Synodality is likely to be a hot topic for the bishops in Baltimore.

But as both Pope Francis and the USCCB stressed, the chief aim of the synodal process is meant to be learning to do things differently, to speak differently, and to  think differently.

So could a truly “synodal” candidate emerge from the crowded ticket of candidates in Baltimore?

USCCB presidential elections tend to favor “continuity candidates,” with the vice president traditionally being elected president as a matter of course. This year, the current conference VP, Archbishop Allen Vigneron is too old to be elected. Given Vigneron’s ineligibility, perhaps the most likely candidate this year is the conference’s current secretary (and VP runner up three years ago) Archbishop Timothy Broglio.

The other nine candidates include several who have distinguished themselves in various ways, either through serious and credible committee work, or their strong voice on important public policy issues like gun violence, abortion, and the death penalty.

Others appear to be obvious standard bearers for different theological and ecclesiological camps within the conference membership.
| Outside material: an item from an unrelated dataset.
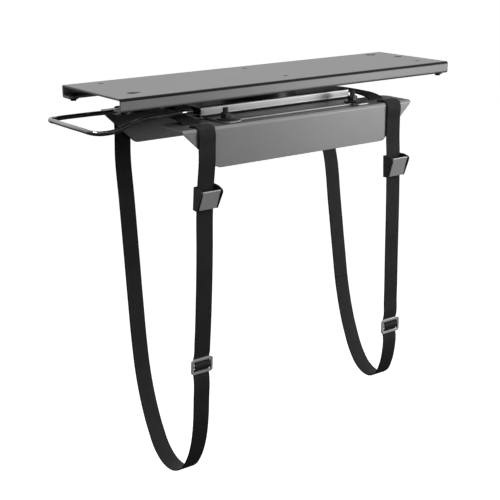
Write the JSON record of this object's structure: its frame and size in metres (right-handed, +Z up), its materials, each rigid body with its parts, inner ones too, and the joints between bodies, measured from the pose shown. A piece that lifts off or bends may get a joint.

What remains to be seen is if a kind of maverick candidate will emerge from the crowded field of 10, a bishop willing to speak to and about the conference in a different way and from a different perspective. Will one of them be willing to articulate well the problem that Wednesday’s CUA report details? Can any of them offer a coherent response and vision for how the conference should relate to their closest collaborators — their own priests?

The answer to both these questions may, of course, be “no.” And even if such a candidate does emerge, it’s by no means certain how his brother bishops will respond, or even how seriously bishops take the crisis of trust they are reportedly facing.

But the willingness of the bishops to give at least some space for Bishop Cozzens’ call for an “examination of conscience” and a “synodal” discussion about how to relate to their priests as brothers and fathers, and not as CEOs and lawyers, could prove a key indicator of the health of the conference.